The lead case, Vonnie Cornett, individually and on behalf of the estate of Billie Cornett vs. Johnson & Johnson and Cordis Corp., began when Vonnie Cornett and another couple sued over alleged defects in the Cypher stent. The plaintiffs claimed negligence and product liability for defects in the design and manufacture of the stent and for Cordis’ alleged failure to warn of the alleged defects. The two cases and 46 others were consolidated into a single action, which was dismissed by a lower court in Kentucky on statute of limitation and preemption grounds.
Billie Cornett, a diabetic, had a Cypher stent implanted in December 2004. In May 2005 doctors discovered a partial blockage in the artery with the stent; Cornett died June 1, 2005, "purportedly from subacute stent thrombosis arising from the device’s implantation," according to court documents.

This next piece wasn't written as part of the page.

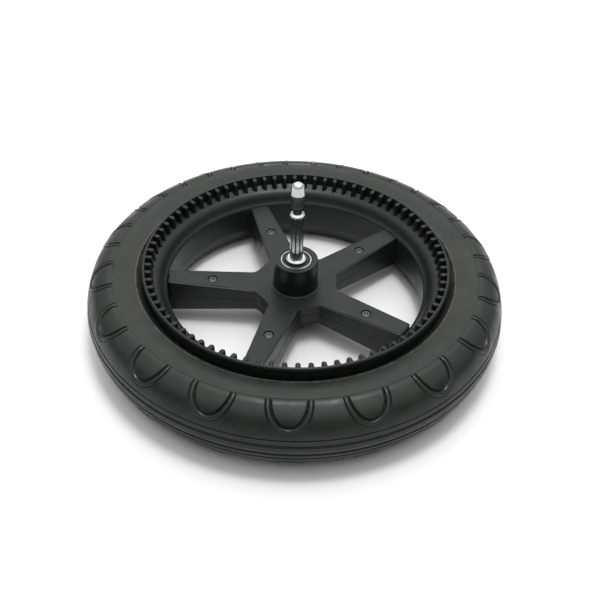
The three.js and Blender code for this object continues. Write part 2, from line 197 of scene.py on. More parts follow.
class Shape:
    """Collects vertices and faces of one piece, in millimetres above the wheel's middle plane."""

    def __init__(self):
        self.vertices = []
        self.faces = []

    def add_grid(self, points, wrap_rows=False, wrap_columns=True):
        """Quads over an array of rows and columns of points."""
        rows, columns = points.shape[:2]
        first = len(self.vertices)
        self.vertices.extend(points.reshape(-1, 3).tolist())
        for i in range(rows if wrap_rows else rows - 1):
            for j in range(columns if wrap_columns else columns - 1):
                a, b = i * columns + j, i * columns + (j + 1) % columns
                c, d = (i + 1) % rows * columns + (j + 1) % columns, (i + 1) % rows * columns + j
                self.faces.append((first + a, first + b, first + c, first + d))

    def add_cap(self, loops, height_at, extra=()):
        """Triangles between an outer loop and the holes after it, at a height given by the radius."""
        flat = [Vector(p) for loop in loops for p in loop] + [Vector(p) for p in extra]
        edges, start = [], 0
        for loop in loops:
            n = len(loop)
            edges += [(start + k, start + (k + 1) % n) for k in range(n)]
            start += n
        points, _, triangles, *_ = delaunay_2d_cdt(flat, edges, [], 2, 1e-6)
        first = len(self.vertices)
        self.vertices += [(p.x, p.y, height_at(p.length)) for p in points]
        holes = loops[1:]
        for face in triangles:
            middle = sum((points[k] for k in face), Vector((0, 0))) / len(face)
            if inside(middle, loops[0]) and not any(inside(middle, hole) for hole in holes):
                self.faces.append(tuple(first + k for k in face))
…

Writing for the court, Judge Anthony Parillo ruled that Kentucky’s statute of limitations expired in the Cornett case, upholding its dismissal. As for the rest of the cases, Parillo wrote, "we conclude that some of plaintiffs’ claims were properly dismissed as preempted, but that others should not have been rejected on a motion to dismiss,” according to court documents.
Specifically, Parillo wrote, the defendants’ claims of manufacturing defect were not preempted because Cordis "decided that laboratory test results of ‘[o]ut-[o]f-[s]pecification’ for some lots were invalid" and released lots without "’adequate data or justification’ for Cordis’ conclusion that the nonconformity posed a minimal safety risk."
The New Jersey law governing manufacturing defects is not preempted by federal law because "it incorporates the federal requirements of having to maintain fidelity to the manufacturer’s own design and performance standards without allowing an alternative measure of the manufacturer’s duty. The additional requirement that this state claim imposed on plaintiffs, proving that the deviations actually rendered the device unsafe or unsuitable for the intended uses, was acceptable because it narrowed the circumstances in which manufacturers could be liable compared to the federal scheme, instead of enlarging them," according to court documents.
The court also ruled that claims of Cordis’ failure to warn were not preempted because the company allegedly concealed data from clinical trials "about the adverse events that the studies reported, and they withheld other relevant treatment information they had about off-label uses," according to court documents.